Someone from NVIDIA will have to answer. This is kind of “barely” useful for your case, but if you have the RT kernel installed (and this can be a major thing to install and cause other problems), you could maybe increase the priority of ksoftirqd processes. This only helps if the driver is split between a hardware IRQ handler (the actual ethernet device driver) and software IRQ handler (usually a larger driver does as little as possible in the non-preemptable hardware IRQ, and then triggers a software IRQ which is preemptable for things like checksums which are not hardware assisted in the NIC). It’s much easier to change priority of user space processes, but I saw this for a ksoftirqd suggestion with an unrelated ethernet chipset: https://e2e.ti.com/support/processors-group/processors/f/processors-forum/587925/linux-am4379-how-to-change-interrupt-priority-for-ethernet
Note that if you examine “cat /proc/interrupts” (or “watch -n 1 cat /proc/interrupts”, perhaps with a grep to filter for “eth” or “qos”) you are looking at hardware IRQs which probably have no choice but to run on CPU0 due to wiring. What you see when examining the processes of ksoftirqd are drivers which can migrate to any CPU core. It isn’t unusual to want to keep both hardware and software IRQs on the same core to take advantage of cache hits, but in the case of large data transfers it is possible there is no need to try to worry about cache hits/misses.
Overall, you can try to tune network packet sizes, and reach the limit of the core which is servicing the network device.

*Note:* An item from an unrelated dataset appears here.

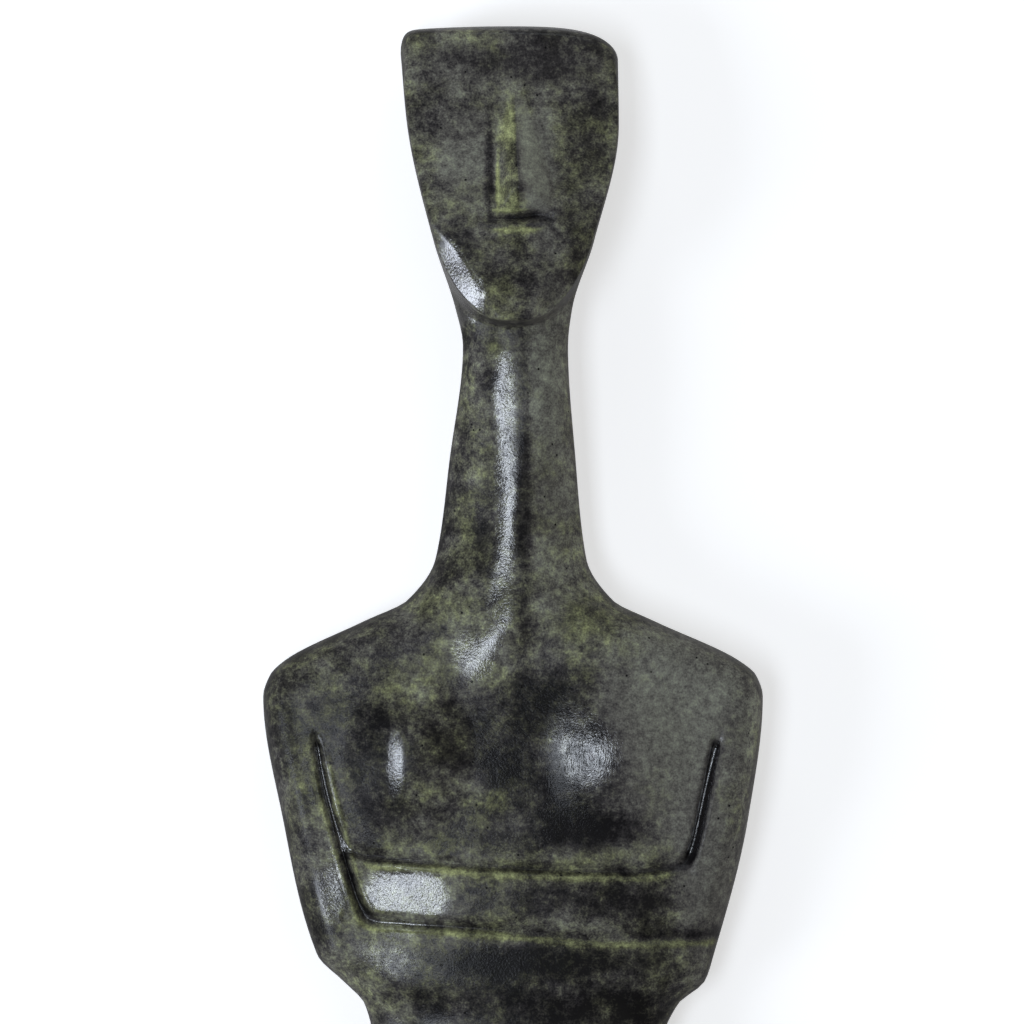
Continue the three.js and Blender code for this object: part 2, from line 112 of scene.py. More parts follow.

If you can’t move the IRQ to its own core (due to physical wiring and lack of an IO APIC), then all you can do is try to make the data movement as efficient as possible, or try to use DMA (which I have no idea if it is possible on the integrated ethernet). My thought is that you won’t achieve what you want without some very out of the box thinking, and maybe not even then due to bottlenecking on a core.
NVIDIA would need to comment on any registers, but if there are ways to tune this, then I would think a lot of people would be happy about it.